O Amor Escancara a Tampa
Há algum tempo eu escutei a música “Ainda Há Tempo” do artista Criolo, grande artista! Nessa música existe uma frase que desde a primeira vez que me chegou aos ouvidos ficou martelando em minha mente, ela diz assim: “amizade é importante, mas o amor escancara a tampa”. Algumas coisas me impressionam na arte, uma delas é o fato de que um trecho ou uma parte de algo produzido por um artista possa fazer tanto sentido para mim, ao passo que tem tão pouco significado para outra pessoa. Outro aspecto que também me impressiona na arte é que a intenção do artista pode ter sido totalmente diferente daquela que chegou a mim, isso porque o artista como emissor fala até aos olhos, fala até aos ouvidos, fala até ao tato, mas ele não consegue controlar como isso será interpretado dos olhos para dentro, dos ouvidos para dentro, do tato para dentro, ou seja, a interpretação da arte vai depender de inúmeros fatores intangíveis que estão contidos na vida do receptor, daquele que é alcançado por uma obra. Assim o receptor as vezes chora, as vezes ri, as vezes fica chocado ou triste, as reações são as mais diversas e variadas possíveis, e deve ser assim, pois os conteúdos e as nuances de uma vida variam drasticamente de pessoa para pessoa. Essa palavra introdutória serve apenas tenta abrir caminho para o entendimento do que a música “Ainda Há Tempo” produziu em mim, como eu a interpretei dos meus ouvidos para dentro.
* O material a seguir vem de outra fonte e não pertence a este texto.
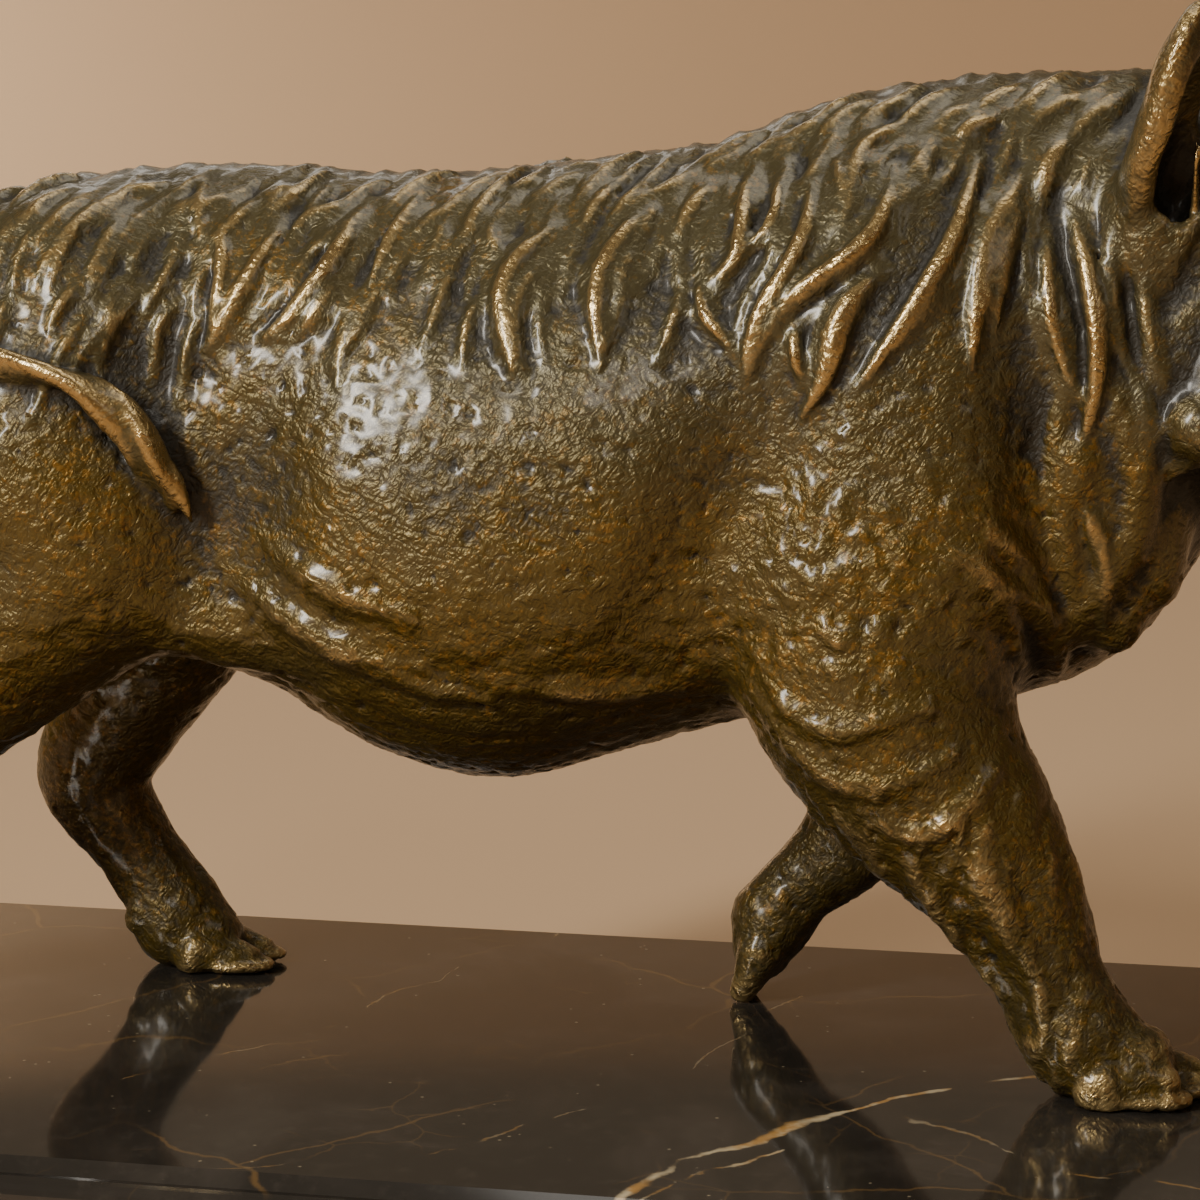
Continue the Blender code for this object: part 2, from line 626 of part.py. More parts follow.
def edge_profile():
    """How far the plinth's wall stands in, and at what height, from the underside up."""
    yield FOOT_CHAMFER, 0
    yield 0, FOOT_CHAMFER
    crisp = PLINTH_HEIGHT - EDGE_CHAMFER_DOWN
    for i in range(ROUND_STEPS + 1):
        turn = math.pi / 2 * i / ROUND_STEPS
        yield EDGE_ROUND * (1 - math.cos(turn)), crisp - EDGE_ROUND * (1 - math.sin(turn))
    yield EDGE_ROUND + EDGE_CHAMFER_OUT, PLINTH_HEIGHT


def make_plinth(figure_size, material):
    """The marble block, with its moulded top edge."""
    half_x = (figure_size[0] + REAR_MARGIN + FRONT_MARGIN) / 2
    half_y = (figure_size[1] + NEAR_MARGIN + FAR_MARGIN) / 2
    form = bmesh.new()
    rings = []
    for inset, height in edge_profile():
        corners = [(x * (half_x - inset), y * (half_y - inset), height) for x, y in CORNERS]
        rings.append([form.verts.new(corner) for corner in corners])
    for lower, upper in zip(rings, rings[1:]):
        for i in range(4):
            form.faces.new((lower[i], lower[(i + 1) % 4], upper[(i + 1) % 4], upper[i]))
    form.faces.new(rings[0][::-1])
    form.faces.new(rings[-1])
    mesh = bpy.data.meshes.new("plinth")
    form.to_mesh(mesh)
    form.free()
    return make_object("plinth", mesh, material)


clear_scene()
bronze = make_material("bronze", (0.16, 0.10, 0.045), 0.34, 1.0)
marble = make_material("black_marble", (0.018, 0.014, 0.012), 0.08, 0.0)
warthog, figure_size = make_warthog(bronze)
plinth = make_plinth(figure_size, marble)
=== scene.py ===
"""Looks of a bronze warthog that walks on a polished marble plinth.

The bronze is modelled as clay, the way a sculptor would: each mass of the body is a rounded shape in one
field of distances, pressed on with a soft seam. Geometry Nodes sweep the strands of the mane along the
flanks, and the same field takes them in, so that the whole animal is cast as one skin. Its points are
written in figure units, a millimetre each at real size, from the top of the plinth up.
"""

import logging
import math
import random
from collections.abc import Callable, Iterator, Sequence
from dataclasses import dataclass, field
from enum import Enum
from functools import reduce

import bmesh
import bpy
import numpy as np
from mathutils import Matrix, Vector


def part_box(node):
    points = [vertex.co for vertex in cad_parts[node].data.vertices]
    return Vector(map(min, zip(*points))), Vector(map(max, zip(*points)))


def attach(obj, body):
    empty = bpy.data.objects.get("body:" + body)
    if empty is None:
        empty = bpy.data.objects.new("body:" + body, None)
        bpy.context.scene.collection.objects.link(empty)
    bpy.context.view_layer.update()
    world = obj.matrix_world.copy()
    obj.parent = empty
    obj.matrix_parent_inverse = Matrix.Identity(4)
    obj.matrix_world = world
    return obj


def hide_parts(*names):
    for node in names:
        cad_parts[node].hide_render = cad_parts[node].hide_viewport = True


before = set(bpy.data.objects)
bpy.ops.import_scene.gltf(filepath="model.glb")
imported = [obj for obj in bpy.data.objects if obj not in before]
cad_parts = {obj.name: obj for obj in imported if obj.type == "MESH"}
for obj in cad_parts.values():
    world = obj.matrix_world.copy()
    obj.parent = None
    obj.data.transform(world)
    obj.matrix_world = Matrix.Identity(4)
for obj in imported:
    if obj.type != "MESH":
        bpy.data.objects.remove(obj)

import openvdb
from mathutils import Euler, Vector

log = logging.getLogger("warthog")

Point = tuple[float, float, float]
Shape = tuple[Callable, np.ndarray, np.ndarray]
Stop = tuple[Point, float]

UNIT = 0.001  # metres in one figure unit
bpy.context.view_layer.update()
BOTH, NEAR_ONLY, FAR_ONLY = (-1, 1), (-1,), (1,)  # sides of the animal, by the sign of Y
STEEPEST_FOOT = -0.8  # how far down a foot may point and still stand flat
EMPTY = 50.0  # the distance that stands for no clay near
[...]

O amor escancara a tampa! Essa expressão me fez lembrar dos ajuntamentos com pessoas que amamos, pessoas com as quais convivemos apesar de todas as diferenças. Pensei nas festas de Natal, nos aniversários, nos casamentos, nos nascimentos e porque não nos velórios. Locais e situações que em virtude dos laços familiares e dos laços de amizade sempre encontramos pessoas que fizeram ou que ainda fazem parte de nossa história. São aquelas pessoas que não vemos pessoalmente há um bom tempo, porém bastam poucos minutos juntos e tudo se torna como antes, nada mudou, são as mesmas conversas, as mesmas risadas, ainda existem as mesmas cumplicidades, os mesmos apelidos e também as brincadeiras que só são permitidas entre aqueles que se conhecem bem, são relacionamentos que ao longo dos anos conquistaram liberdade e confiança. Tem aquele primo que cresceu contigo e que te ajudou nas partidas de futebol, tem aquele outro que entrou no mar com o braço engessado – e isso é um segredo guardado até hoje, tem um tio que muito te inspirou pelas suas capacidades empreendedoras, existem os irmãos biológicos entre os quais basta uma troca de olhares para muito ser dito, existem os pais que conhecem até um suspiro diferente de seus filhos, e não podem faltar aqueles amigos que são mais chegados do que irmãos, confidentes de todas as horas, gente boa que sempre nos abençoa com sua presença.
Contudo é inevitável pensar que no meio desses relacionamentos existem muitas diferenças, as vezes profundas diferenças. Existem membros de uma mesma família, de um mesmo grupo de amigos que pertencem a religiões diferentes, que possuem posicionamentos políticos diferentes, que possuem gostos musicais diferentes, que torcem para times diferentes, que possuem estilos de vida totalmente diferentes uns dos outros. Penso que ao olharmos para uma reunião de pessoas como essas e analisarmos apenas essas diferenças que estão ali presentes chegaremos à conclusão de aquela é uma reunião dos improváveis, daqueles que se vivessem, apenas pelas suas religiões, pelos seus posicionamentos políticos, ou vivessem apenas pelos seus gostos musicais, pelos seus times ou mesmo pelos seus estilos de vida jamais estariam juntas num mesmo lugar, são diferenças muito abruptas. Mas o amor escancara a tampa! E apesar de todas essas diferenças, apesar de toda improbabilidade de que tais ajuntamentos, tais reuniões, tais laços e vínculos aconteçam, eles continuam acontecendo. E só persistem, pois quando o amor, o respeito e todos os valores mais nobres são colocados no centro, as diferenças escorrem para periferia e já não são uma prioridade. Porque o amor escancara a tampa eu sou capaz de celebrar no mesmo local com um tio, com um primo, com uma mãe, um irmão ou até um pai com quem tenho profundas diferenças. Eu não preciso passar toda a minha vida ligado a tal pessoa, mas ao estarmos juntos ressaltamos os valores que nos unem e que estão para além de qualquer diferença. O amor que escancara a tampa não é declarado, é velado, é subjetivo, é algo que está nas entrelinhas, mas que funciona! É um compromisso em torno daquilo que nos faz semelhantes, deixando de lado, pelo tempo que for preciso aquilo que nos difere em função de um bem maior – a celebração da vida e da união fraterna.